Non si tratta, ovviamente, di giustificare quanto gli acutissimi “compagni” bierrini combinarono: atto che è tacciabile di disumanità e cecità strategica, a seconda dei gradi di cinismo di cui si è dotati. La morte di Moro è un delitto: e bisogna condannare il delitto. La morte di Moro non è un caso: sappiamo bene chi, come e perché agì in maniera tanto efferata. Ciò che qui si sostiene è altro: la morte di Moro non assurge a tragedia classica piombata nella contemporaneità. Questa è una manovrina spettacolare da censurare: è il solito utilizzo che la fiction di potere fa della retorica letteraria. La tragedia pone uomo e collettività nello spazio assoluto della mortalità. Moro non evoca il male e non irradia il bene che, nell’assolutismo della storia umana, determinano il riconoscimento della tragedia. L’affare Moro ha più a che fare con la cronaca che con la storia. Moro fu una mezza tacca del potere: un potere depotenziato, un regime notarile che si limitava a eseguire le indicazioni e gli ordini del potere autentico – potere che non stava in Italia.

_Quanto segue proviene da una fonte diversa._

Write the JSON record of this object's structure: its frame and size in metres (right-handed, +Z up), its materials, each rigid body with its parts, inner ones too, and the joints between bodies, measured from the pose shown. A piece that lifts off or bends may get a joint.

Che la Democrazia Cristiana fosse invisa agli Stati Uniti e pur tuttavia scelta quale sodale geopolitico – beh, questa è una banalità di base che non scandalizza nessuno. Comprendere la storia dell’attacco anglosassone al Vaticano (e viceversa) costituirà in futuro una chiave fondamentale per una lettura storiografica del Novecento occidentale. Detto questo, stiamo lontani dall’icona costruita sul sangue, a tavolino. Che è esattamente ciò che si sta facendo, da venticinque anni, a scapito delle spoglie di una persona: Aldo Moro. La cui dignità umana è molto inferiore a quella di me, dei miei parenti, dei miei amici e dei miei concittadini – tutta gente che, come lo stesso Moro per altri motivi, non merita l’affonto di una memoria falsa, condizionante ed eretta con malizia incivile.
Tutto ciò che possiamo indurre dall’affaire Moro è una vicenda di ordinaria e novecentesca ambiguità: l’ambiguità banale che amministra la vita, l’immaginario e l’opera degli impiegati del Potere.